## TASK DETAILS
Go through the lines below. Copy those with "from".
========================
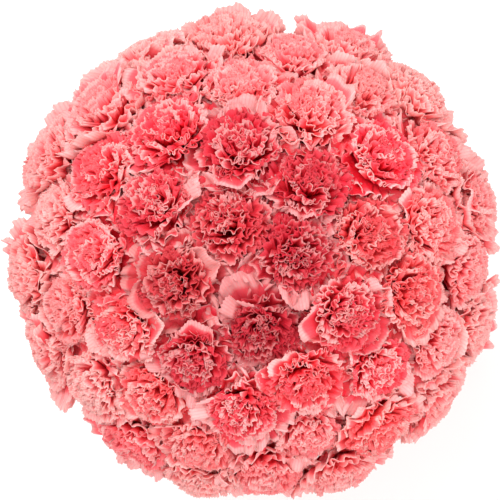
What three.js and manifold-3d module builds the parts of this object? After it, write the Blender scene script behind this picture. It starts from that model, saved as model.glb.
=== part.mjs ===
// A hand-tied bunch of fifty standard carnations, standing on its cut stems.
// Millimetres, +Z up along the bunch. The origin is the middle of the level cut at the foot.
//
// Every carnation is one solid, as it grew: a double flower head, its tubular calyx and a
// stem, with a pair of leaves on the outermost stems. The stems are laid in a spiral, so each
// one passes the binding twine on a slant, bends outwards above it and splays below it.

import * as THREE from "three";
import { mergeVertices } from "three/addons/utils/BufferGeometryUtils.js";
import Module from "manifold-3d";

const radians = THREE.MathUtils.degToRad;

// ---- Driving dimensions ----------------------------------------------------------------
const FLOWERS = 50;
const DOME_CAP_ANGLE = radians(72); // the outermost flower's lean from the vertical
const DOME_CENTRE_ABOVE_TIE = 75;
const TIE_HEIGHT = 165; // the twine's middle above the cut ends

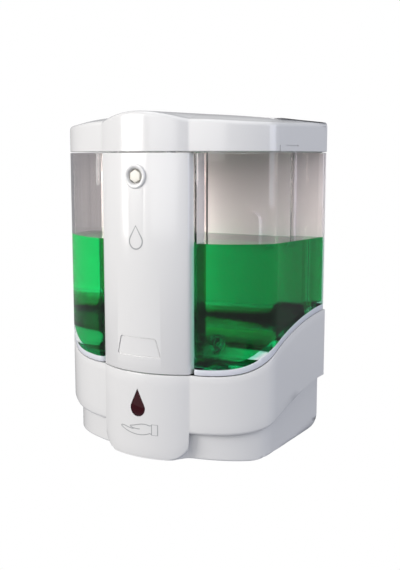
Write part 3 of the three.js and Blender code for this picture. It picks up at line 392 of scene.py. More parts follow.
========================
## EXERCISE ANSWER
What three.js and manifold-3d module builds the parts of this object? After it, write the Blender scene script behind this picture. It starts from that model, saved as model.glb.
import * as THREE from "three";
import { mergeVertices } from "three/addons/utils/BufferGeometryUtils.js";
import Module from "manifold-3d";
const DOME_CAP_ANGLE = radians(72); // the outermost flower's lean from the vertical